Well, the Cubs still have Jon Lester and Kyle Hendricks, who combined already own four World Series rings, but this stump speech wasn’t really for a Chicago audience, anyway. Boras needs to appeal to the type of team the Cubs used to be, desperate to finally win a World Series and convinced this will be the year. Boras can also market Arrieta as a Lester-like presence worth the nine-figure investment for the rotation, around the clubhouse and in October.

“There is no one with the championship-caliber numbers of Jake Arrieta in this market,” Boras said. “We know that. We have seen what great talents do in the postseason. Some do really, really well and they take that environment and win with it. And others in that environment with great ability do not do anywhere near that.    

“The goal is to win now with this team. I don’t think there’s any general manager, manager, anyone that doesn’t want a guy that’s going to win World Series games for you and elimination games.”

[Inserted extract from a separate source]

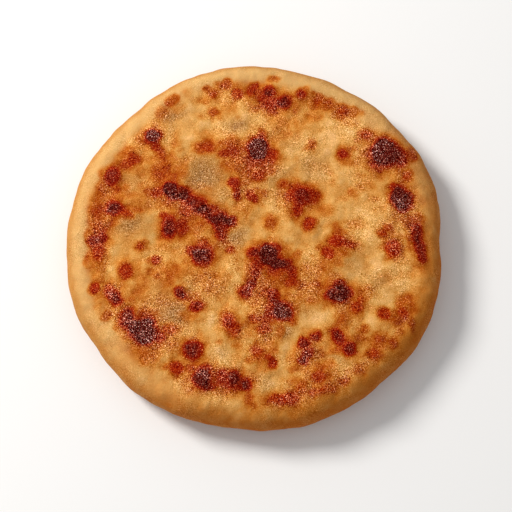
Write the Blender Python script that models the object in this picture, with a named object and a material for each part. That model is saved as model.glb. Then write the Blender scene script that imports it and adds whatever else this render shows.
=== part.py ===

It’s different when Arrieta has already done it for you – from winning the 2015 National League wild-card game to beating the Cleveland Indians twice on the road in last year’s World Series – and will be 32 next season.  

[MORE: How the Jose Quintana deal changed everything for the Cubs

But Boras – who could slow down the entire winter when his clients also include J.D Martinez, Eric Hosmer, Mike Moustakas and Greg Holland – will find a team that believes it’s one pitcher away from winning the 2018 World Series.     

“I go back to Cleveland,” Boras said. “If Jake Arrieta doesn’t win Game 6, they don’t win. And there’s a lot of pitchers who do not win Game 6s or 7s and their teams lose and they don’t become world champions.

“Other organizations are seeking that. When you have a guy like that out there, I don’t know why you would not want him – and want him long-term – because he brings a dimension to you that few teams have.”  

The Dodgers just lost a seven-game World Series where Darvish – a heralded trade-deadline addition and the other top-of-the-rotation talent now on the open market – got 10 outs combined in two starts against the Houston Astros.

The Dodgers haven’t won a World Series since 1988 and Boras obviously rolled with a question about moving from “Playoffville” to “Championship Town.”

“There are lessons about who pitchers are in the postseason,” Boras said. “There is that defined group of stellar pitchers, Cy Young types who have won the award, been in the voting for two or three years. They are really, really good at performing at high levels during the season, and that’s a great value to a franchise.

“And then there’s the ultimate cherry on top of those pitchers that have the ability to perform in the postseason where they distinguish themselves from all others. That’s winning elimination games.

“You look at (Justin) Verlander. You look at (Madison) Bumgarner. You look at Arrieta. They have separated themselves from the pack. They’ve won the big games. They’ve won the World Series games.

“And I think when owners are looking for not only great performance to elevate them into the postseason – excuse me, ‘Playoffville’ – the theme of it is that those big games, those pivotal games where you’ve got leads, and you know how to keep ‘em, your team is winning those games.

“That, to me, is where value is for an owner. They’re all hunting for the trophy. They’re all hunting for those moments.”

This angle just might work, but it's just so much harder to see it with the Cubs when Arrieta already helped them build their dream house and put down roots in "Playoffville."